CHANGED ATTITUDE TOWARD THE OLD PROBLEMS. The Peace of Westphalia (1648), which ended the bloody Thirty Years' War, itself the culmination of a century of bitter and vindictive religious strife, has often been regarded as both an end and a beginning. Though the persecution of minorities for a time continued, especially in France, this treaty marked the end of the attempt of the Church and the Catholic States to stamp out Protestantism on the continent of Europe. The religious independence of the Protestant States was now acknowledged, and the beginnings of religious freedom were established by treaty. This new freedom of conscience, once definitely begun for the ruling princes, was certain in time to be extended further. Ultimately the day must come, though it might be centuries away, when individual as well as national freedom in religious matters must be granted as a right, and one of the greatest blessings of mankind finally be firmly established by law. [17]

The end of the period of bitter religious warfare, too, was followed by a reaction against religious intolerance which contained within itself the germs of much future liberty and human progress. Paulsen has well expressed the change, in the following words: [18]
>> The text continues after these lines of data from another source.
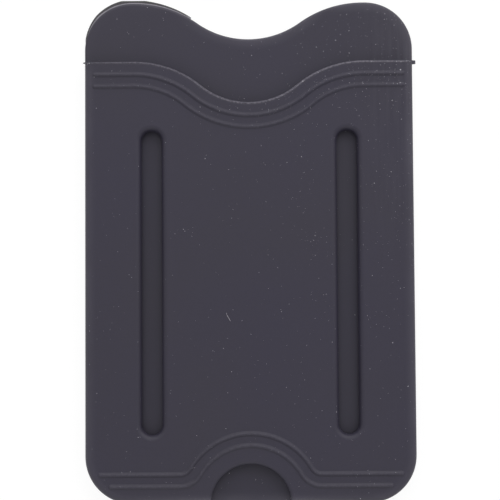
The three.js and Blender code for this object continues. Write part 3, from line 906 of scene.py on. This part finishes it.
def seen_directly(tree):
    """1 for rays that come straight from the camera, a reflection or glass, 0 for diffuse light."""
    path = node(tree, "ShaderNodeLightPath").outputs
    camera_or_gloss = {0: path["Is Camera Ray"], 1: path["Is Glossy Ray"]}
    seen = node(tree, "ShaderNodeMath", camera_or_gloss, operation="MAXIMUM").outputs[0]
    through_glass = {0: seen, 1: path["Is Transmission Ray"]}
    return node(tree, "ShaderNodeMath", through_glass, operation="MAXIMUM").outputs[0]


def white_floor(scene):
    """White floor. Seen directly it glows almost to white, and the rest is its own lit surface, so
    the holder's shadow stays as a faint shade."""
    mesh = bpy.data.meshes.new("floor")
    square = np.array([(-1, -1), (1, -1), (1, 1), (-1, 1)]) * FLOOR_REACH
    mesh.from_pydata(at_height(square, FLOOR_LEVEL).tolist(), [], [(0, 1, 2, 3)])
    floor = bpy.data.objects.new("floor", mesh)
    scene.collection.objects.link(floor)
    material, tree, shader, _ = new_material("white_floor", 1.0, 1.45)
    shader.inputs["Specular IOR Level"].default_value = 0.0
    shader.inputs["Emission Color"].default_value = (1, 1, 1, 1)
    direct = seen_directly(tree)
    glow = node(tree, "ShaderNodeMath", {0: direct, 1: FLOOR_GLOW}, operation="MULTIPLY")
    tree.links.new(glow.outputs[0], shader.inputs["Emission Strength"])
    paint = node(tree, "ShaderNodeMix", {0: direct, 6: FLOOR_LIT, 7: FLOOR_SEEN}, data_type="RGBA")
    tree.links.new(paint.outputs[2], shader.inputs["Base Color"])
    material.cycles.emission_sampling = "NONE"
    mesh.materials.append(material)


def white_surround(scene):
    """World that is white where it is seen or reflected, and softer where it only lights."""
    world = bpy.data.worlds.new("surround")
    scene.world = world
    world.use_nodes = True
    world.cycles.sampling_method = "NONE"
    tree = world.node_tree
    background = tree.nodes["Background"]
    background.inputs["Color"].default_value = (1, 1, 1, 1)
    levels = {0: seen_directly(tree), 2: SURROUND_LIGHT, 3: 1.0}
    level = node(tree, "ShaderNodeMix", levels, data_type="FLOAT")
    tree.links.new(level.outputs[0], background.inputs["Strength"])


def softbox(scene, name, azimuth, elevation, power):
    """Square soft lamp aimed at the holder, placed by angles in degrees."""
    turn, tilt = math.radians(azimuth), math.radians(elevation)
    across = math.cos(tilt) * LAMP_DISTANCE
    place = Vector((across * math.sin(turn), across * math.cos(turn), math.sin(tilt) * LAMP_DISTANCE))
    lamp = bpy.data.lights.new(name, "AREA")
    lamp.size = LAMP_SIZE
    lamp.energy = power
    made = bpy.data.objects.new(name, lamp)
    made.location = place
    made.rotation_euler = (-place).to_track_quat("-Z", "Y").to_euler()
    scene.collection.objects.link(made)


def photo_camera(scene):
    """Camera nearly straight above the holder, leaning towards the bottom edge and rolled a little."""
    lens = bpy.data.cameras.new("camera")
    lens.lens = FOCAL_LENGTH
    lens.sensor_width = SENSOR_WIDTH
    lens.clip_start = NEAREST_SEEN
    camera = bpy.data.objects.new("camera", lens)
    scene.collection.objects.link(camera)
    aim = (Vector(CAMERA_AIM) - Vector((0, BODY_HEIGHT / 2, 0))) * MM
    back = Vector((0, -math.sin(CAMERA_LEAN), math.cos(CAMERA_LEAN)))
    level_up = back.cross(Vector((1, 0, 0)))
    up = level_up * math.cos(CAMERA_ROLL) - Vector((1, 0, 0)) * math.sin(CAMERA_ROLL)
    turned = Matrix((up.cross(back), up, back)).transposed().to_4x4()
    camera.matrix_world = Matrix.Translation(aim + back * CAMERA_DISTANCE * MM) @ turned
    scene.camera = camera


# The pieces
body = silicone_moulding()
mark_dust_and_highlight_edges(body)
liner = release_liner()
squeeze = squeezed_adhesive()
dust = dust_specks(body)
lint = lint_fibre()
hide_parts("holder_body")
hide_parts("release_liner")
silicone, crumb = moulded_silicone(), pale_dust()
for piece, slot, material in (
    (body, "silicone", silicone),
    (liner, "liner_film", release_film()),
    (squeeze, "adhesive", acrylic_adhesive()),
    (dust, "silicone", crumb),
    (lint, "silicone", crumb),
):
    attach(piece, "root")
    dress(piece, material)
dress(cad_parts["adhesive_pad"], acrylic_foam_tape())

# The surroundings
scene = bpy.context.scene
scene.view_settings.view_transform = "Standard"
white_floor(scene)
white_surround(scene)
for lamp in LAMPS:
    softbox(scene, *lamp)
photo_camera(scene)
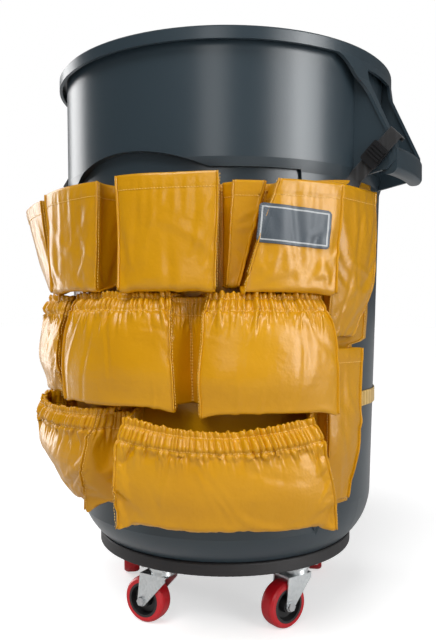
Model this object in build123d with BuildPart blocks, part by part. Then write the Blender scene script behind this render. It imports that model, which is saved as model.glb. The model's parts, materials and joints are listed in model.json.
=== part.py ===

The long and terrible wars to which the ecclesiastical schism had everywhere given rise—the wars of the Huguenots in France, the Thirty Years War, and the Civil War in England—had, in the end, created a feeling of indifference toward religious and theological problems. Did it really pay, people asked themselves, to kill each other and devastate each other's countries for the sake of such questions? Could these problems ever be decided at all? If not, was it not much more reasonable to let everyone believe what he could, and, instead of wasting breath and arguments, convincing to nobody, on transubstantiation, predestination, and real presence, to cultivate sciences which really placed lasting and verifiable truths within the reach of the understanding, such as mathematics and natural philosophy, geography and astronomy? Here were sciences which offered knowledge to the mind that could be turned to account in this earthly life, whereas those transcendental speculations were of no use at all…. Toward the end of the seventeenth century this spirit of indifference and scepticism toward theology, and sometimes even toward religion in general and the future world, formed a most important factor in the changing intellectual attitude of the times. [19]

Physically exhausted, and recognizing at last the futility of fire and sword as means for stamping out opposing religious convictions, but still thoroughly convinced as to the correctness of their respective points of view, both sides now settled down to another century and more of religious hatred, suspicion, and intolerance, and to a close supervision of both preaching and teaching as safeguards to orthodoxy. During the century following the Peace of Westphalia greater reliance than ever before was placed on the school as a means for protecting the faith, and the pulpit and the school now took the place of the sword and the torch as converting and holding agents.

RELIGIOUS REFORM. The effect of the Protestant Revolts on the Church was good. For the first time in history Catholic churchmen learned that they could not rely on the general acceptance of any teachings they promulgated, or any practices they saw fit to approve. The spirit of inquiry which had been aroused by the methods of the humanists would in the future force them to explain and to defend. If they were to make headway against this great rebellion they must reform abuses, purify church practices, and see that monks and clergy led upright Christian lives. Unless the mass of the people could be made loyal to the Church by reverence for it, further revolts and the ultimate break-up of the institution were in prospect. The Council of Trent (1545-63) at last undertook the reform which should have come at least a century before. Better men were selected for the church offices, and bishops and clergy were ordered to reside in their proper places and to preach regularly. New religious orders arose, whose purpose was to prepare priests better for the service of the Church and for ministry to the needs of the people. Irritating practices were abandoned. The laws and doctrines of the Church were restated, in new and better form. Moral reforms were instituted. In most particulars the reforms forced by the work of Luther were thorough and complete, and since the middle of the sixteenth century the Catholic Church, in morals and government, has been a reformed Church. Above all, attention was turned to education rather than force as a means of winning and holding territory. A rigid quarantine was, however, established in Catholic lands against the further spread of heretical text books and literature. Especially was the reading of the Bible, which had been the cause of all the trouble, for a time rigidly prohibited. [20]

Such, in brief, are the historical facts connected with the various revolts against authority which split the Roman Catholic Church in the sixteenth century. These have been stated, as briefly and as impartially as possible, because so much of future educational history arose out of the conditions resulting from these revolts. The early educational history of America is hardly understandable without some knowledge of the religious forces awakened by the work of the Protestants. To the educational significance and consequences of these revolts we next turn.

QUESTIONS FOR DISCUSSION

1. How do you explain the difference in the effect, on the scholars of the time, of the Revival of Learning in Italy and in northern lands?